The mothers in the Swedish study completed questionnaires about their eating habits on three occasions — in the 34th week of the pregnancy, a month after the birth, and four months after birth. The children saw doctors who examined them and tested them for allergy, atopic eczema, and asthma near their first birthday. The researchers also accounted for factors like allergies in the mothers or family history.
Another possible finding: children of breastfeeding mothers who were eating a lot of fruit and berries at the four-month point seemed to have more cases of eczema.
The team also noted that high levels of polyunsaturated fats — plentiful in walnuts, sunflower and flax seeds, fish and corn, soybean, and safflower oil — in a breastfeeding a mother’s diet could make child allergies more likely.
The researchers plan to report on the children’s health when they turn four.
What should breastfeeding mothers eat?
According to the latest Dietary Guidelines for Americans (see page 135), breastfeeding mothers should consume from 10 to 30 percent of their calories in protein, 45 to 65 percent in carbohydrates, and 20 to 35 percent in fat. Keep saturated fats and sugars below 10 percent.
What should babies eat?
The guidelines recommend feeding babies only breast milk for the first six months, along with a vitamin D supplement. Then it’s ideal to begin introducing other foods, including foods that often trigger allergies like eggs.
If giving your baby breast milk isn’t possible, iron-fortified infant formula is the best option for the first six months.

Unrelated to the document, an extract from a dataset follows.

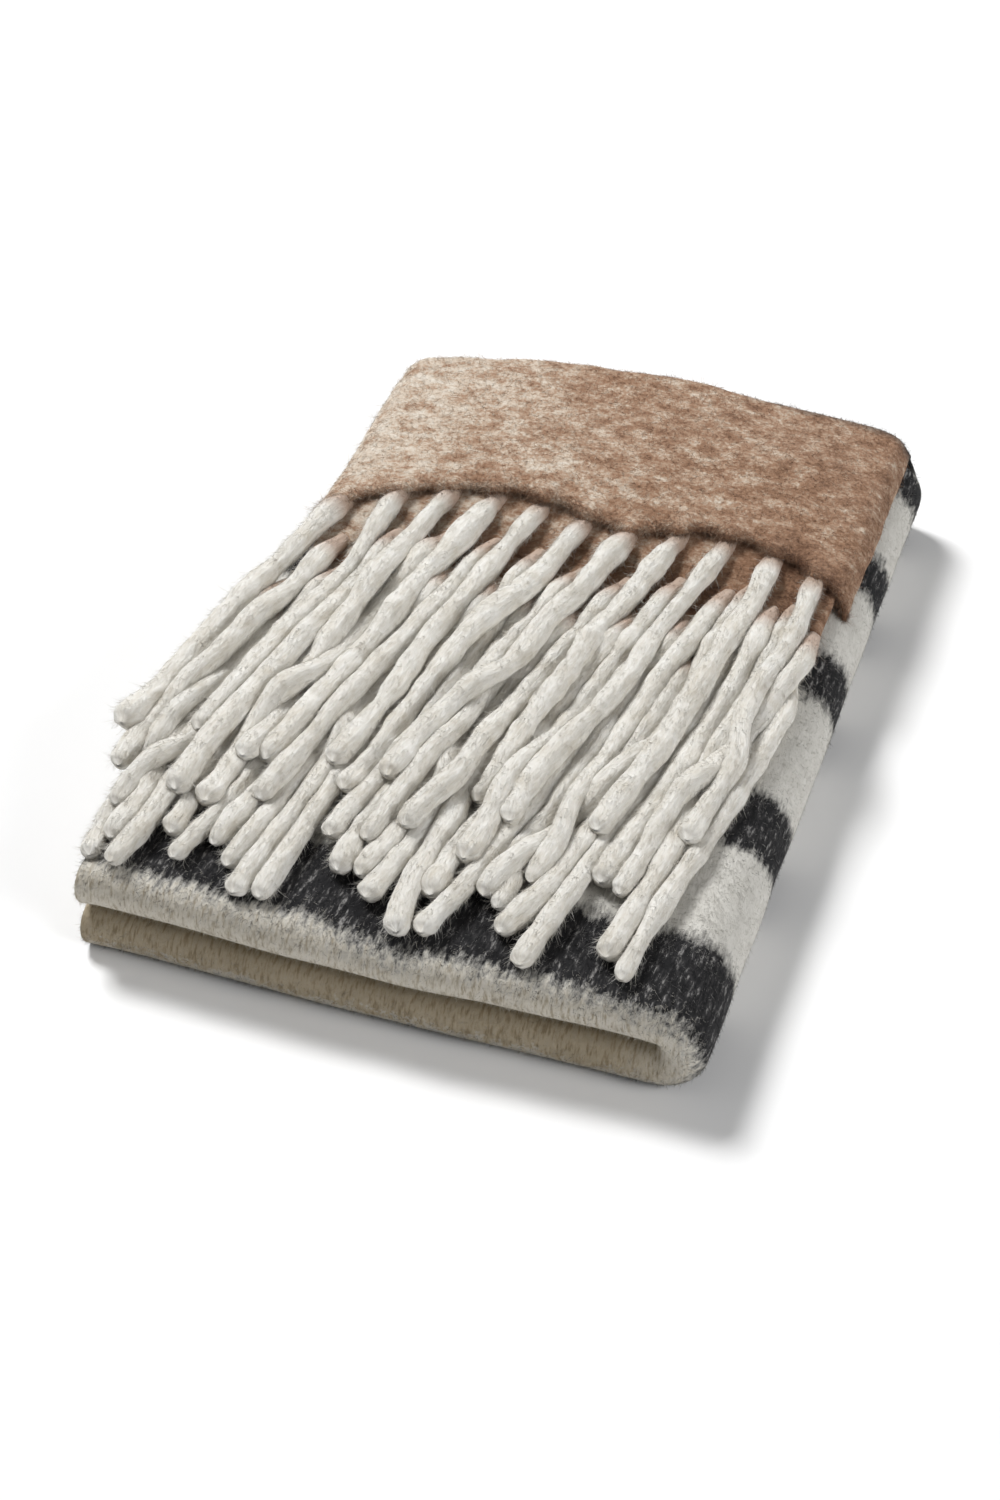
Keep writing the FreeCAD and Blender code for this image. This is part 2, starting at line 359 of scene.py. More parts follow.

Once they can go beyond breast milk or formula, it’s best for babies and toddlers to encounter a variety of foods from all the food groups. Breads, cereals, rice, pasta, noodles, and other grains are one group. Vegetables and legumes like beans are another. Fruit is its own group, and so are milk products like yogurt and cheese. Babies and infants should also encounter proteins, including lean meat, fish, poultry, eggs, nuts, and legumes.
Stay away from giving your baby and toddler foods and beverages with added sugars, and limit high-salt foods.